The United States Artists Fellowship has come at an opportune time, because Holzapfel is shifting gears in her artistic career.

“I am beginning to do less carving,” she says. “Working with wood is hard on your hands. I am now 68 and realize that I should go easy on my finger joints.”

Instead of embarking on the task of creating numerous new works, she is now focusing her energy on archiving her past pieces, perhaps for a book in the future.

“This is weird, but ultimately delightful, retrospective work,” Holzapfel says. “I am being assisted by my daughter-in-law who was an archivist at UVM where she catalogued the photographs of Porter Thayer, so she knows a lot about this kind of thing.

“I have to data-entry hundreds of pieces I have made over my 40-plus year career. I also have written a lot over those years about what I do in a journal as well as in publications in the field, and this too will be part of the archival project. I want to communicate what I have learned.”

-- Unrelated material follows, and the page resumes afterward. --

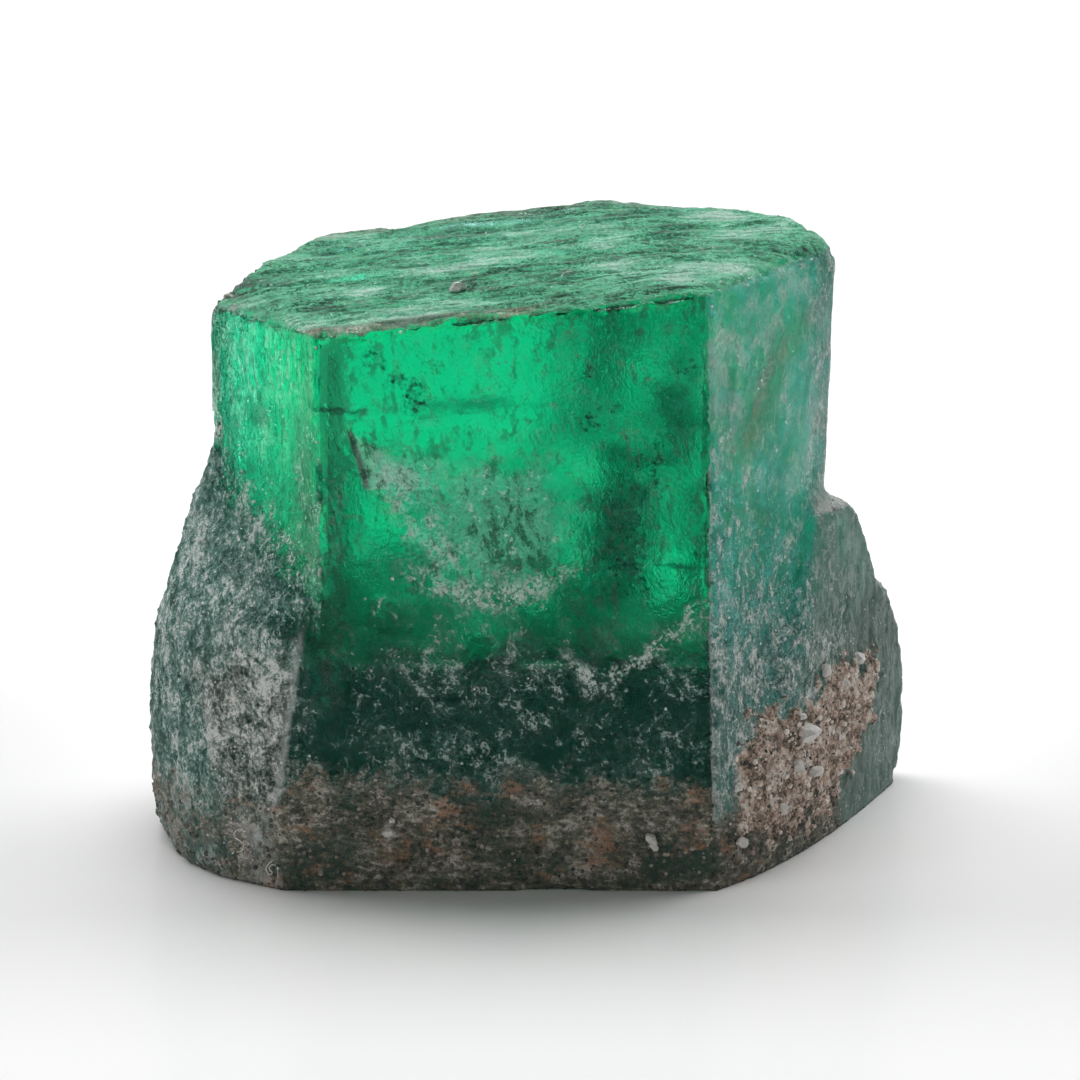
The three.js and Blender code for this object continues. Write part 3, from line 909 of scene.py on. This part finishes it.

Holzapfel feels that she is the kind of writer who really is not clear about what she thinks until it's written down.

“The old fashioned mantra may be 'don't complain/don't explain' and 'the work should speak for itself,'” she says. “But perhaps the work does not speak as clearly as I think it does, and besides I would like others to understand what I do who may not have my exact visual eyes.”

As Holzapfel told The Commons in an interview in 2017, “I have now been doing this work for so many years that I feel like a relic. Everyone has a story to tell but most don't get the chance to tell it. I am grateful I have been given that opportunity. I want to inspire younger people working in craft and to encourage them to hang in there, just as I did.”